Once the procedure is over, nurses will monitor your vital signs. You’ll stay in recovery until the anaesthesia wears off. You will not be released until you can urinate on your own. Difficulty urinating is a possible side effect of catheter use.

Recovery time varies. It depends on what procedure was performed. You may be free to go home a few hours after surgery. You might also have to stay in the hospital for one or more nights.

After surgery, your belly button might be tender. There may be bruises on your stomach. The gas inside you can make your chest, middle, and shoulders ache. There’s also a chance that you’ll feel nauseated for the rest of the day.

Before you go home, your doctor will give you instructions on how to manage possible side effects. Your doctor may prescribe pain medication or antibiotics to prevent an infection.

Depending on the surgery, you may be told to rest for a few days or weeks. It may take a month or more to return to normal activities.

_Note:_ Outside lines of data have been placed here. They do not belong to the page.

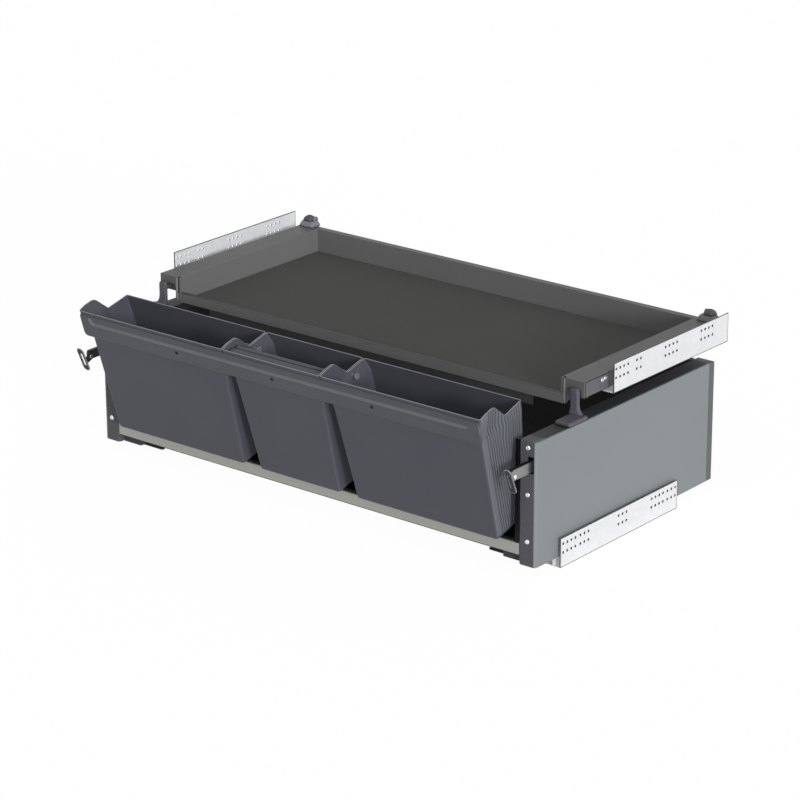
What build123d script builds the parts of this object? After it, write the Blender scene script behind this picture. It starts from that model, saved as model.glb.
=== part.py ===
from build123d import *
import math
import os

# A pull-out pot basket for a kitchen base cabinet: a deep drawer and a shallow tray above it, both
# on concealed slides, with a row of three leaning boxes in the drawer's front.
# X is across the cabinet, Y runs from the drawer's front to its back and Z is up. The pieces are
# drawn from the drawer's front face and its underside, and moved to the row's origin when written.
# The right side is drawn, and the left side is its mirror image.

# Cabinet and drawer
drawer_width = 850.0
drawer_depth = 446.0
drawer_height = 191.0
wall_clearance = 7.0
side_width = 30.0
sheet = 1.5
panel_sheet = 2.6
bevel_width = 4.6
bevel_depth = 12.0
post_depth = 24.0
rear_cap_depth = 11.0
floor_top = 14.0
back_setback = 5.0
back_hem = 10.0

# Front rail and trims
rail_height = 17.5
rail_depth = 12.0
rail_wall = 1.5
trim_width = 8.0
trim_setback = 1.0
trim_thickness = 2.0

# Concealed slides
slide_length = 296.0
slide_sheet = 1.2
slide_height = 25.8
slide_plate_height = 45.7
lower_slide_y = 51.0
upper_slide_setback = 50.0
lower_slide_drop = 14.0
upper_slide_rise = 27.0
lower_channel_inset = 13.0
upper_channel_inset = 26.0
channel_width = 20.2
glide_thickness = 1.5
running_gap = 0.3
upstand_height = 12.0
leg_height = 11.3
middle_rail_height = 17.7
glide_length = 30.0
glide_height = 6.0
plate_hole_diameter = 4.4
plate_hole_pitch = 9.9
plate_lower_row = 22.5
plate_row_spacing = 13.5
lower_front_holes = [(6.5, 36.2), (48.6, 68.4), (143.8, 163.6)]
lower_rear_holes = [(67.5, 37.8), (26.0, 6.2)]
upper_front_holes = [(5.0, 34.7), (57.0, 66.9), (130.0, 159.7)]
upper_rear_holes = [(72.2, 42.5)]

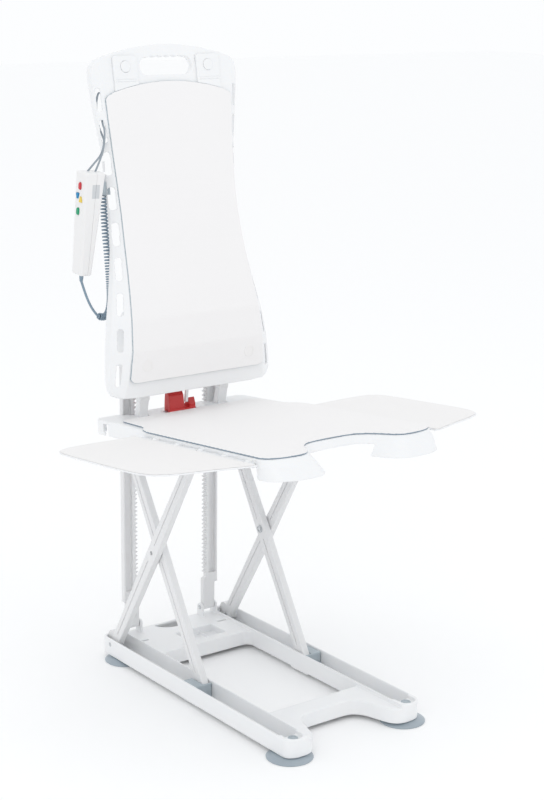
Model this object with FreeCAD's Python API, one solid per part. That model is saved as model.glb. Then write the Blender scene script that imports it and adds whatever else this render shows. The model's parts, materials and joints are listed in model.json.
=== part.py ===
import FreeCAD, Part
import os, math
from FreeCAD import Vector, Matrix, Placement, Rotation

# Battery powered bath lift: a scissor lift seat on a suction-cup base, with a
# reclining backrest that is driven up and down two toothed rack columns.
# Millimetres.  +X to the sitter's left as seen from the front, -Y is the front,
# +Z up.  Helpers take (u, w, z): u = X, w = distance forward of the rear wall
# of the base, z = height above the floor.

# ----------------------------------------------------------------- dimensions
Y0 = 268.4              # puts the middle of the overall depth on Y = 0
BASE_L = 577.0          # base length
RAIL_OUT = 145.0        # half width over the rails
RAIL_IN = 101.4         # inner face of a rail
RAIL_TOP = 41.2
RAIL_BOT = 7.3
WALL = 3.0
BAR_TOP = 35.0          # front bar and rear plate
CUP_R = 40.0
CUP_FRONT_W, CUP_REAR_W, CUP_U = 546.0, 44.0, 120.0
STEM_W = 559.0          # front stems, on the platform at the end of the channel
CHANNEL_END = 546.0

LEG_T = 14.0            # leg thickness across the lift
IN_U = 106.5            # inner face of the inner legs
OUT_U = 122.0           # inner face of the outer legs
PIV = (26.0, 28.5)      # rear foot of the outer legs (w, z)
MID = (156.5, 244.0)    # crossing of the scissor
ARM_LOW = math.hypot(MID[0] - PIV[0], MID[1] - PIV[1])
THETA = math.atan2(MID[1] - PIV[1], MID[0] - PIV[0])
ARM_UP_OUT = 265.2      # crossing to the front slide of the seat
ARM_UP_IN = 237.4       # crossing to the rear pivot of the seat
PIN_R = 4.0
FIT = 0.05              # running clearance on radius

SEAT_Z0 = 468.0         # height of the seat surface at w = 0
SEAT_PITCH = math.degrees(math.atan(0.0916))
SEAT_SKIN = 3.5
COVER_T = 3.0
SKIRT = 37.0
HINGE_W, HINGE_Z = 32.0, 456.0      # recline axis
LEAN = 9.0
BACK_W, BACK_Z = 93.0, 540.0        # foot of the backrest's front reference line

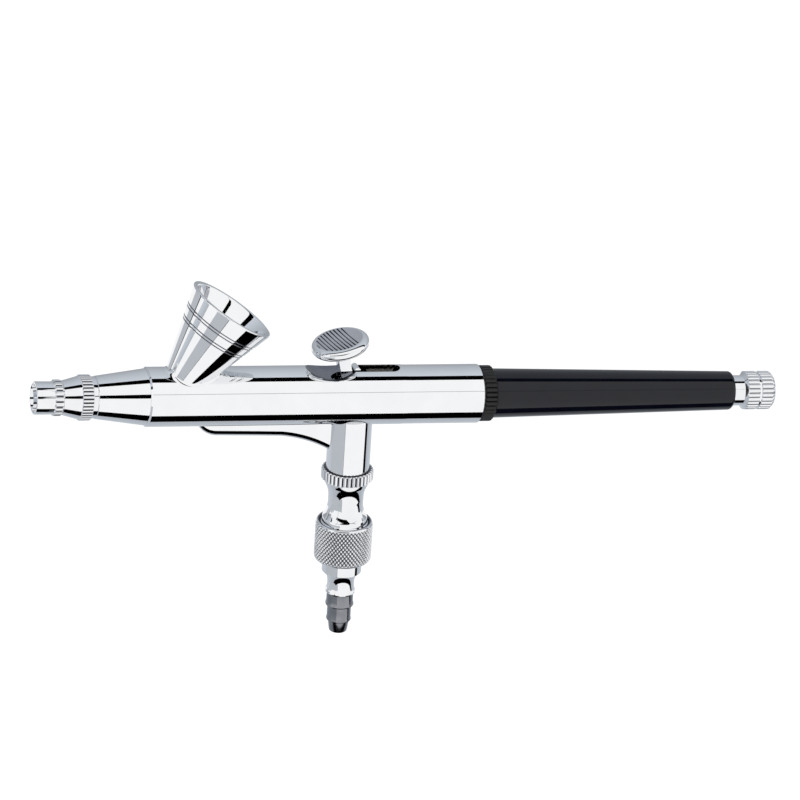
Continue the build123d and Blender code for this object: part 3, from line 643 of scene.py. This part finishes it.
def build_cup_fillet():
    """Solder ring where the cup's cone meets the barrel, hollow in section."""
    around, steps, size = 180, 8, 0.5
    vertices = []
    for k in range(around):
        angle = 2 * pi * k / around
        low, high = 3.0, 16.0
        for _ in range(40):
            s = (low + high) / 2
            p = CUP @ Vector((cup_r(s) * cos(angle), cup_r(s) * sin(angle), s))
            if hypot(p.y, p.z) < BODY_R:
                low = s
            else:
                high = s
        meet = CUP @ Vector((cup_r(s) * cos(angle), cup_r(s) * sin(angle), s))
        up = (CUP @ Vector((cup_r(s + size) * cos(angle), cup_r(s + size) * sin(angle), s + size))) - meet
        outward = Vector((cos(angle), sin(angle), 0))
        radial = Vector((0, meet.y, meet.z)).normalized()
        flat = (CUP.to_3x3() @ outward)
        flat = (flat - radial * flat.dot(radial)).normalized() * size
        foot = meet + flat
        foot = Vector((foot.x, *(Vector((foot.y, foot.z)).normalized() * BODY_R)))
        top = meet + up
        inner = meet - radial * 0.5
        for j in range(steps + 1):
            t = j / steps
            pull = meet + (top + foot - 2 * meet) * 0.12
            vertices.append((1 - t) ** 2 * top + 2 * t * (1 - t) * pull + t * t * foot)
        vertices.append(inner)
    count = steps + 2
    faces = []
    for k in range(around):
        m = (k + 1) % around
        for j in range(count):
            i = (j + 1) % count
            faces.append((k * count + j, k * count + i, m * count + i, m * count + j))
    ring = make_object("cup_solder", vertices, faces, Matrix.Identity(4), crease=radians(60))
    finish_piece(ring, "airbrush_body", "chrome_body", CHROME)


# ------------------------------------------------------------ air stem and fin

FIN_HALF = 1.2
FIN_EDGE_RISE = 3.0
FIN_ROOT_Z = -3.4


def fin_lower_edge():
    """Lower edge of the gusset fin as (x, z) points, from its tip to the stem."""
    edge = arc((-31.2, -6.6), (-27.6, -8.6), -0.45, 10)
    edge += [(-24.0, -8.68), (-19.0, -8.78)]
    return edge + arc((-14.0, -8.9), (-3.0, -12.4), 0.62, 20)


def build_fin():
    """Gusset fin under the barrel, whose lower edge is rounded like the end of an ellipse."""
    edge = fin_lower_edge()
    steps = 14
    vertices = []
    for k, (x, z) in enumerate(edge):
        before = edge[max(k - 1, 0)]
        after = edge[min(k + 1, len(edge) - 1)]
        along = Vector((after[0] - before[0], after[1] - before[1])).normalized()
        for j in range(steps + 1):
            turn = pi * (j / steps - 0.5)
            inward = FIN_EDGE_RISE * (1 - cos(turn))
            vertices.append((x - along.y * inward, FIN_HALF * sin(turn), z + along.x * inward))
        vertices.append((x, FIN_HALF, FIN_ROOT_Z))
        vertices.append((x, -FIN_HALF, FIN_ROOT_Z))
    count = steps + 3
    last = (len(edge) - 1) * count
    faces = [tuple(range(count)), tuple(range(last, last + count))]
    for k in range(len(edge) - 1):
        for j in range(count):
            i = (j + 1) % count
            faces.append((k * count + j, k * count + i, (k + 1) * count + i, (k + 1) * count + j))
    fin = make_object("gusset_fin", vertices, faces, Matrix.Identity(4), crease=radians(35))
    finish_piece(fin, "airbrush_body", "chrome_body", CHROME)


def build_air_stem():
    profile = [(-16.2, 3.32), (-16.2, 4.25), (-16.05, 4.4)]
    profile += [(z, 4.4) for z in rows_between(-15.5, -5.0, 10)]
    profile += [(-4.6, 4.4), (-4.6, 2.1), (-9.4, 2.1), (-9.4, 3.32)]
    stem = revolve("air_stem_tube", profile, STEM)
    finish_piece(stem, "airbrush_body", "chrome_body", CHROME, "air_stem")


# --------------------------------------------------------------------- trigger

BUTTON_TOP = 15.35
BUTTON_R = 5.9
RIM_R = 1.15
FACE_R = BUTTON_R - RIM_R
DISH = 0.2
GROOVE_TURN = radians(9.5)
GROOVE_FIRST = 2.3
GROOVE_PITCH = 0.77
GROOVES = 10
GROOVE_REACH = 4.7


def build_button():
    """Round finger button: a dished face with grip grooves inside a fully round rim."""
    top, rim_z = BUTTON_TOP, BUTTON_TOP - RIM_R
    bulge = RIM_R * (1 - cos(pi / 4))
    profile = [(top - DISH * (1 - (r / FACE_R) ** 2), r) for r in (0.0001, 1.2, 2.6, 3.9, 4.6)]
    profile += arc((top, FACE_R), (rim_z, BUTTON_R), -bulge, 14)
    profile += arc((rim_z, BUTTON_R), (rim_z - RIM_R, FACE_R), -bulge, 14)[1:]
    profile += [(top - 2.6, 3.0), (top - 2.7, 1.5), (top - 2.9, 1.45), (top - 2.9, 0.0001)]
    button = revolve("finger_button", profile, TRIGGER, around=256)
    for k in range(GROOVES):
        boolean(button, groove_cutter(GROOVE_FIRST - k * GROOVE_PITCH))
    smooth_creases(button, 24)
    finish_piece(button, "trigger", "chrome_trim", TRIM)
    button.data.materials.append(SATIN)
    button.data.materials.append(GROOVE_PAINTED_SHADE)
    # The flat top inside the grooves' reach gets the satin face; the grooves' sloping walls get painted
    # shade.
    inverse = TRIGGER.inverted()
    for face in button.data.polygons:
        local = inverse @ (face.center / MM)
        normal = inverse.to_3x3() @ face.normal
        if hypot(local.x, local.y) < GROOVE_REACH + 0.02 and local.z > top - 0.8 and normal.z > 0.2:
            face.material_index = 2 if normal.z < 0.93 else 1
    return button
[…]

Serious complications of laparoscopy are rare. However, you should call your doctor if you have:

  • serious abdominal pain
  • prolonged nausea and vomiting
  • fever of 101°F or higher
  • pus or significant bleeding at your incision site
  • pain during urination or bowel movements

The results of these procedures are usually good. This technology allows the surgeon to easily see and diagnose many problems. Recovery time is also shorter compared to open surgery.